#### TASK:
Quote exactly, and only, the lines of the material below from the line with "Reconstruct the object" through the line with "cap_seam = 80.65; // [79:0.05:81]".

Scripts that build objects
════════════════

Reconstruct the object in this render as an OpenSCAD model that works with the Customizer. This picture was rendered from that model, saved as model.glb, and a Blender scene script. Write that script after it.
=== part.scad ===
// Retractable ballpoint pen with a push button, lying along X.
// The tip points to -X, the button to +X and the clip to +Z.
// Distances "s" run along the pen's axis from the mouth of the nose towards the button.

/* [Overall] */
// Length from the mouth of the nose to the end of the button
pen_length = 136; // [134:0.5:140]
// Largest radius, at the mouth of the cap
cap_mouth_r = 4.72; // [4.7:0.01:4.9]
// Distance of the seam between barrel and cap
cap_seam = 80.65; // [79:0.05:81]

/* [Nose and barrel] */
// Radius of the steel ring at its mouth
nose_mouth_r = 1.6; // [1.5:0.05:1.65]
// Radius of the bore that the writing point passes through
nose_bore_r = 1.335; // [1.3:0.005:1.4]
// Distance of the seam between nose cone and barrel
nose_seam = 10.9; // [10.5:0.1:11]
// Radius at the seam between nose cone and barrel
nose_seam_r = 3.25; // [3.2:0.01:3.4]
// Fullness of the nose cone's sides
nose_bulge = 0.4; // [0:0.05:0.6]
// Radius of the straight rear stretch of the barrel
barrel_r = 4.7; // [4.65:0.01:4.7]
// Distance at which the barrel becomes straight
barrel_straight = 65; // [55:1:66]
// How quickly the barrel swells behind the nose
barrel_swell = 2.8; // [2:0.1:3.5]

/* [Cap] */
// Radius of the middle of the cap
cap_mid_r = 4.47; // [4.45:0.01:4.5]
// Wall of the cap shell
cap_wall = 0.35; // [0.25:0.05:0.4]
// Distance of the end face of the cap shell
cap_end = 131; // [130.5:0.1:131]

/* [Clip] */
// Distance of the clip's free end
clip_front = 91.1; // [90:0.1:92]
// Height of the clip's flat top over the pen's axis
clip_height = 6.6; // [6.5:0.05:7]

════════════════

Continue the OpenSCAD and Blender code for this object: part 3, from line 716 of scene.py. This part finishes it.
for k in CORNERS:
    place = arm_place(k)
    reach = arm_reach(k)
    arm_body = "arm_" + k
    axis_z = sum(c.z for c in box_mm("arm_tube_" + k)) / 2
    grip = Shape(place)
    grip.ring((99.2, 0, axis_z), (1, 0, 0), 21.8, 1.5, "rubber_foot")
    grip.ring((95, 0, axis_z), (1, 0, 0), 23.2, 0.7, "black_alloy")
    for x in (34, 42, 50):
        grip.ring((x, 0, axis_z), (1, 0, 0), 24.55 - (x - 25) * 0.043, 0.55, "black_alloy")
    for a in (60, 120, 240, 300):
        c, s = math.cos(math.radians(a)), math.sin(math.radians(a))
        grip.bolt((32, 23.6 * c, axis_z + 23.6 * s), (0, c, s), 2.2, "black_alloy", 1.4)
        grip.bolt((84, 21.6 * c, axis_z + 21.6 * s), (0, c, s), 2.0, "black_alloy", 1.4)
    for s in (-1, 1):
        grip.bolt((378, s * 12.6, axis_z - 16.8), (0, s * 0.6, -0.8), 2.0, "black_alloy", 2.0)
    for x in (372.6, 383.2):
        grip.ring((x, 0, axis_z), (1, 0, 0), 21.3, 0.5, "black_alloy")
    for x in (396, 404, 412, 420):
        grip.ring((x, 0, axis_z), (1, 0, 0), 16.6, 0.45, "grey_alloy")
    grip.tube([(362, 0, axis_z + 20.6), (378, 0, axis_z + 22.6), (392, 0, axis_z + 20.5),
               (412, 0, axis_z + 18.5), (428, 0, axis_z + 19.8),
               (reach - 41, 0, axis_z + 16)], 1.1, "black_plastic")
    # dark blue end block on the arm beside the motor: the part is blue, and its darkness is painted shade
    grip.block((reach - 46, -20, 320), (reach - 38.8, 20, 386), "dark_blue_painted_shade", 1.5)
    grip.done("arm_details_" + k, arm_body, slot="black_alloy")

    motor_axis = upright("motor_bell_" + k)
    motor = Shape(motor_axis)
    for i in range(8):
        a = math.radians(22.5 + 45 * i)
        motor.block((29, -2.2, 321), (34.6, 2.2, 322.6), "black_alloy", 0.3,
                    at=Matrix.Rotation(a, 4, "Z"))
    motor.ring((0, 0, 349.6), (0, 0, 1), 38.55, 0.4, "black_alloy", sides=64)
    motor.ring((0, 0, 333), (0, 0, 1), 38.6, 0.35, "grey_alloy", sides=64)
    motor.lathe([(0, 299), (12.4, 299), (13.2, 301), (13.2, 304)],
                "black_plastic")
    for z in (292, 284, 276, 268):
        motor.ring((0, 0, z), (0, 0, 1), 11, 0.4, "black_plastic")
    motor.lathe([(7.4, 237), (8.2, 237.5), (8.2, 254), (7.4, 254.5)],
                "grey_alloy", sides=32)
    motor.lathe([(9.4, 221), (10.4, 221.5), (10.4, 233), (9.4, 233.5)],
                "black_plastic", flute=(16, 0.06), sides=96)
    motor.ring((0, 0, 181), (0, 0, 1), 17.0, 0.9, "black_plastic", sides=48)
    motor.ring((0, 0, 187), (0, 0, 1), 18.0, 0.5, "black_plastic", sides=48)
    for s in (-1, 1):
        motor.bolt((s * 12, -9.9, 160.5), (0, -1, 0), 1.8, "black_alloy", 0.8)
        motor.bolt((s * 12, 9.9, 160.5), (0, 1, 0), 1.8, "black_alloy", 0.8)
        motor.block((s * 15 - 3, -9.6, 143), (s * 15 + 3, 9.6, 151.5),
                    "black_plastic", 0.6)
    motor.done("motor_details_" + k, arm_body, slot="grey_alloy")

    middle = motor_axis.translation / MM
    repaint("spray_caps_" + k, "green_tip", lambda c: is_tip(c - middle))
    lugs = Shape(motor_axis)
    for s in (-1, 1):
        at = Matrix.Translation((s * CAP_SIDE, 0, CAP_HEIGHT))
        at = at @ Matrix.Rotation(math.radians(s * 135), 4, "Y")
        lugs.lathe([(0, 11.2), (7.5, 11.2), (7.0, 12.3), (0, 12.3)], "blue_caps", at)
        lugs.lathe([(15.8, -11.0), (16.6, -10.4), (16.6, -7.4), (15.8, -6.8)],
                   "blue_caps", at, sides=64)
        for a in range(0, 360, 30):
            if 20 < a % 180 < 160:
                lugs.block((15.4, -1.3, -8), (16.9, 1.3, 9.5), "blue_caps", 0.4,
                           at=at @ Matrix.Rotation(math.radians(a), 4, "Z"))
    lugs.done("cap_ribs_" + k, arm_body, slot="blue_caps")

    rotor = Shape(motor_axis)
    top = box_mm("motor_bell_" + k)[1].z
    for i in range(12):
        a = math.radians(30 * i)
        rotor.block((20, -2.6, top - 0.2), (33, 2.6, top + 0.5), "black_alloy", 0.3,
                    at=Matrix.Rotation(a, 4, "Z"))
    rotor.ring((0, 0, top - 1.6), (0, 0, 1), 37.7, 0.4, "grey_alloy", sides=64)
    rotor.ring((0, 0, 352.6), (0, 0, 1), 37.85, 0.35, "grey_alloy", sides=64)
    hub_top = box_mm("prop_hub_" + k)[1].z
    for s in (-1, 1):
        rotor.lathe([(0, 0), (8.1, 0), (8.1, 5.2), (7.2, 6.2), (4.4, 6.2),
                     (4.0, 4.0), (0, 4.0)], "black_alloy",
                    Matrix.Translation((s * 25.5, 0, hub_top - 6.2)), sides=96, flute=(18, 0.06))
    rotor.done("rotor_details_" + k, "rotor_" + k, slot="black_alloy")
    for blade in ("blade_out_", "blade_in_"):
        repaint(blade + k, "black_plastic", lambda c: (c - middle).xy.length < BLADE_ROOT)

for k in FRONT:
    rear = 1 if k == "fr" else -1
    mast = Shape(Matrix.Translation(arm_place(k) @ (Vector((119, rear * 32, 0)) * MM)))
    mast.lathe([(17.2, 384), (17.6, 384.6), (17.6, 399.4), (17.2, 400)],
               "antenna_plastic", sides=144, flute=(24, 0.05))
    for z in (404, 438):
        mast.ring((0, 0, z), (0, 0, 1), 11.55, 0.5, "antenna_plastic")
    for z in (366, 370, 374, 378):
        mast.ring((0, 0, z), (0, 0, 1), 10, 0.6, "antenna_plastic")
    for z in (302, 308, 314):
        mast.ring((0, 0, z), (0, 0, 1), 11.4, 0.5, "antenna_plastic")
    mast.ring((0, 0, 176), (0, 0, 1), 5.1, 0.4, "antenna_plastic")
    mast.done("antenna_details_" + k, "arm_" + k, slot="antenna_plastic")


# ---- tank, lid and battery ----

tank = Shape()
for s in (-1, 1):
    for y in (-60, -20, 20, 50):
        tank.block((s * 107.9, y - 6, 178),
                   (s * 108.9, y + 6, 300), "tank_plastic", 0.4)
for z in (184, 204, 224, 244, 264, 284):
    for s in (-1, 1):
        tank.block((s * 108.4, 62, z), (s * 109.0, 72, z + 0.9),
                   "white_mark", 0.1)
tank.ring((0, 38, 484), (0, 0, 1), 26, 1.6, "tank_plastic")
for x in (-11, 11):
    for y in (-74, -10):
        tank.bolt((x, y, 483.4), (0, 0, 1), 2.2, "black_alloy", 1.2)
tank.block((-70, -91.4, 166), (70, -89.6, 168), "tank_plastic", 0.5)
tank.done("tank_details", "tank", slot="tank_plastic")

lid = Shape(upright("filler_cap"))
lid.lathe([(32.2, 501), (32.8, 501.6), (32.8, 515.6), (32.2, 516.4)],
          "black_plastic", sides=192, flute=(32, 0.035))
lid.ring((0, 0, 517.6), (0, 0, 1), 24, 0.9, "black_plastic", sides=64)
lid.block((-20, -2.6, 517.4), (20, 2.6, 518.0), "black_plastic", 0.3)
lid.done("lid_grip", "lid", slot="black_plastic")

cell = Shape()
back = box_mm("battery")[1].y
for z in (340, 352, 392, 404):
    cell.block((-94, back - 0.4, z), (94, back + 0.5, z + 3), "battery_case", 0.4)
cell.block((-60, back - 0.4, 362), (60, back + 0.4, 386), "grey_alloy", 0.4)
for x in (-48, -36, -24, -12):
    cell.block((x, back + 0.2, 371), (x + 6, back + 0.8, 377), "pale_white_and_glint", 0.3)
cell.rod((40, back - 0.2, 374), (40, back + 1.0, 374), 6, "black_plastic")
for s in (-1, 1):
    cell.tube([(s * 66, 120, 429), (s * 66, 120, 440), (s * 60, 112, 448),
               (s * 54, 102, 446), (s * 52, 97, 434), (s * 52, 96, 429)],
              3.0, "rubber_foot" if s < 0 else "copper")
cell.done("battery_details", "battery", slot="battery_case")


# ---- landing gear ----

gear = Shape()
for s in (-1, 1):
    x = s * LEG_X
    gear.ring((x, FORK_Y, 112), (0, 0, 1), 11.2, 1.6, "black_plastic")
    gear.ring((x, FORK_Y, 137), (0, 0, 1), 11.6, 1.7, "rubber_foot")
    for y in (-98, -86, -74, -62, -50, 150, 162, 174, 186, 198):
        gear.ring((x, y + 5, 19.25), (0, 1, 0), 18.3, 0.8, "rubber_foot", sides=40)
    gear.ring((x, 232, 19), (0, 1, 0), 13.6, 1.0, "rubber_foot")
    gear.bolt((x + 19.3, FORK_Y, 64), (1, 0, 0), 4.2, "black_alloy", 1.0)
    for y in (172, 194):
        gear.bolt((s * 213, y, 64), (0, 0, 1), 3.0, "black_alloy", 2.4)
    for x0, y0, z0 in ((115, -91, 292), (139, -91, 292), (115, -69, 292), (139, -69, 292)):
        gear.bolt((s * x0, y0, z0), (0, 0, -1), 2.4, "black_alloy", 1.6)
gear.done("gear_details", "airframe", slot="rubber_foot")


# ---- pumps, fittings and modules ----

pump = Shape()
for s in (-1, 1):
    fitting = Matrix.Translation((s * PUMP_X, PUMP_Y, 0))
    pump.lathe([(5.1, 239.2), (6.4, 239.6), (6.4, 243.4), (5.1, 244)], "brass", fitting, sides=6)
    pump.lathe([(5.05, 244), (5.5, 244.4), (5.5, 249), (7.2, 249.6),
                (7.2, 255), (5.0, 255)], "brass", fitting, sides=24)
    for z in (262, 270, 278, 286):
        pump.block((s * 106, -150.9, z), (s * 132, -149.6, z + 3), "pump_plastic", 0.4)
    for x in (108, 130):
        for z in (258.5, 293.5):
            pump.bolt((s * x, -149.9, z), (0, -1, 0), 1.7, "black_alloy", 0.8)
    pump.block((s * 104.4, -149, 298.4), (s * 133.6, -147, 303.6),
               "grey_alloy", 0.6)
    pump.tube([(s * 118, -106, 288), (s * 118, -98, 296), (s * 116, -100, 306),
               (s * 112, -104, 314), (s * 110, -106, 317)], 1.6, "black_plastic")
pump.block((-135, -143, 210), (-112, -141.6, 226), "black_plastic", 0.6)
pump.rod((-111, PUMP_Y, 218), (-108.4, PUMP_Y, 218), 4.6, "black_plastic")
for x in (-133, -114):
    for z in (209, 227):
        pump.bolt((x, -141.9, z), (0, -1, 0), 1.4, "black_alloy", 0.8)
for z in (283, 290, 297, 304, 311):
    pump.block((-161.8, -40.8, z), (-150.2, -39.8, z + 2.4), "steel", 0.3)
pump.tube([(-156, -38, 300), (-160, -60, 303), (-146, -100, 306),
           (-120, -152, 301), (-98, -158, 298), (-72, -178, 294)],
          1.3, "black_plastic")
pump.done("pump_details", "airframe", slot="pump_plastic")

════════════════

#### RESULT OF THE EXERCISE:
Reconstruct the object in this render as an OpenSCAD model that works with the Customizer. This picture was rendered from that model, saved as model.glb, and a Blender scene script. Write that script after it.
=== part.scad ===
// Retractable ballpoint pen with a push button, lying along X.
// The tip points to -X, the button to +X and the clip to +Z.
// Distances "s" run along the pen's axis from the mouth of the nose towards the button.

/* [Overall] */
// Length from the mouth of the nose to the end of the button
pen_length = 136; // [134:0.5:140]
// Largest radius, at the mouth of the cap
cap_mouth_r = 4.72; // [4.7:0.01:4.9]
// Distance of the seam between barrel and cap
cap_seam = 80.65; // [79:0.05:81]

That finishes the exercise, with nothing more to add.